The York County School Board on Jan. 28 approved the superintendent's FY2027 Capital Improvement Program, added a $350,000 comprehensive facilities and capacity study to the CIP, and approved a resolution supporting the county's $13,645,000 bond borrowing for school projects.
The York County School Board approved December 2025 claims and payments including instructional, technology, operations and CIP vendors, and approved a resolution authorizing large procurements; one board member voted no on the financial matters and raised concerns about funding 1:1 student devices and screen time.
York County's CFO presented FY26-FY27 budget outlook: ADM projections drop by 33 students for FY26 and 18 for FY27, lottery funding shifts some programs, and a governor-proposed employee bonus would require roughly $700,000 in local matching funds, creating uncertainty for local budget planning.
At its Jan. 12 organizational meeting the York County School Board elected Mister Pajevic chair and Mister Richardson vice chair, approved Resolution 26-01 setting the 2026 organizational calendar and committee assignments, and voted to enter closed session to consider personnel matters.
Officials reported 64 family-engagement events and more than 20,000 attendees so far this year; the board also discussed Grafton High School turf after Newport News Water Works's verbal denial and vendor offers to share the cost of an environmental/runoff study estimated at up to $30,000.
Chief academic officer Dr. Candy Skinner reported PSAT/NMSQT and SAT outcomes: PSAT 8/9 showed 68% of students met the ERW benchmark and 48% met the math benchmark; NMSQT and SAT results also improved year-over-year. The division plans to increase advanced middle-school math enrollment and expand supports.
CFO Bill Bowen reviewed the FY27 budget calendar, state revenue signals and local fund balances, noted a recommended 2% VRS rate decrease (potential $1.5M benefit if approved), and cautioned about proposed federal cuts that could remove Title II/III funding (approx. $278,000 impact).
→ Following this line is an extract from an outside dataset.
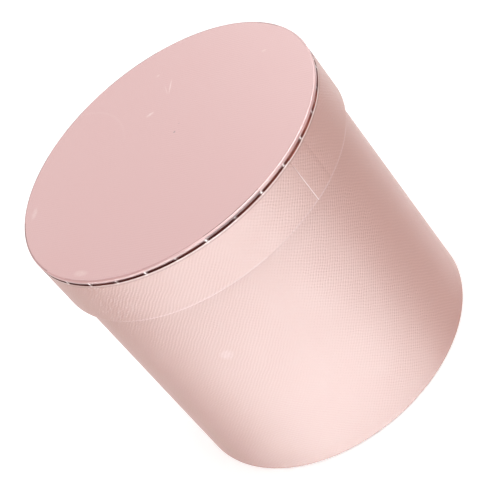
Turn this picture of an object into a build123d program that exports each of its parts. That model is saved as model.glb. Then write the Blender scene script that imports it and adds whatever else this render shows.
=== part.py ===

He said the revenue stabilization fund is about $10.5M and will absorb some transfers to support CIP cash needs.
Division staff reported fall VALS screening showed increases in low-risk students and declines in high-risk students across K-2; the expanded K-8 VALS program includes diagnostic assessments for selected grades 4-8 students and state-mandated student reading plans for high-risk learners.
Auditors from Brown, Edwards and Company issued an unmodified opinion on York County School Division's FY25 basic financial statements and state compliance reports. A new GASB 101 accounting standard increased beginning net position liabilities by about $17 million, a standards-driven restatement not a contribution shortfall.
Staff presented a quadrennial review of Policy J (students), restating 33 policies, proposing 14 revisions and introducing two new model policies (JACA: physical examinations; JACB: immunizations). Director of Student Services Dr. Butler moved to bring the package back to the next business meeting for formal action.